J-1 exchange programs include a wide variety of participant categories, including: Au Pair, Camp Counselor, College and University Student, Intern, Professor and Research Scholar, Secondary School Student, Short-Term Scholar, Summer Work Travel, Teacher, and Trainee.

The U.S. Department of Education, U.S. Department of Defense, and almost all government agencies support programs encouraging the creation of international connections and expertise.
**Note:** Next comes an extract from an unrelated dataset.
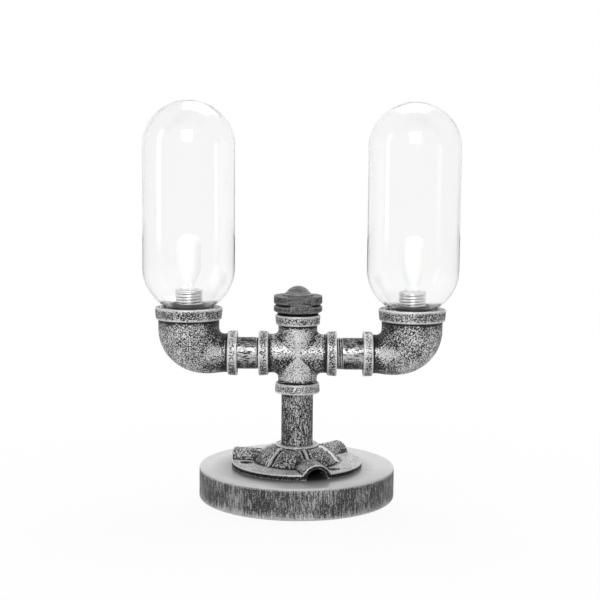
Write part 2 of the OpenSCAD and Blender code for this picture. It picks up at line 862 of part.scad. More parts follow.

== Members of the caucus during the 114th Congress ==

House
| Representative | Party | State – Congressional District |
| Steve Pearce (Co-Chair) | Republican | New Mexico – 2nd |
| Jim Himes (Co-Chair) | Democratic | Connecticut – 4th |
| John Carney | Democratic | Delaware – At-Large |
| Brett Guthrie | Republican | Kentucky – 2nd |
| Lynn Jenkins | Republican | Kansas – 2nd |
| Derek Kilmer | Democratic | Washington – 6th |
| Ann McLane Kuster | Democratic | New Hampshire – 2nd |
| Blaine Luetkemeyer | Republican | Missouri – 3rd |
| Jim McGovern | Democratic | Massachusetts – 2nd |
| Reid Ribble | Republican | Wisconsin – 8th |
| Kathleen Rice | Democratic | New York – 4th |
| Paul Tonko | Democratic | New York – 20th |

== Caucus Activities ==
The Caucus will provide a vital function for members of Congress and their constituents by serving as a clearinghouse of information for members who would like to notify constituents of exchange opportunities and engage with international exchange participants in their districts. The Caucus may also sponsor occasional events to inform members and staff about the purpose and efficacy of various exchange programs. Additionally, Caucus members can be a voice for international exchanges and the important diplomatic function our citizens serve in spreading American values and culture through their involvement as both overseas participants and hosts of international citizens in the U.S.

== History ==
The efforts to establish the Caucus were led by AFS-USA (formerly the American Field Service) and the Alliance for International Educational and Cultural Exchange.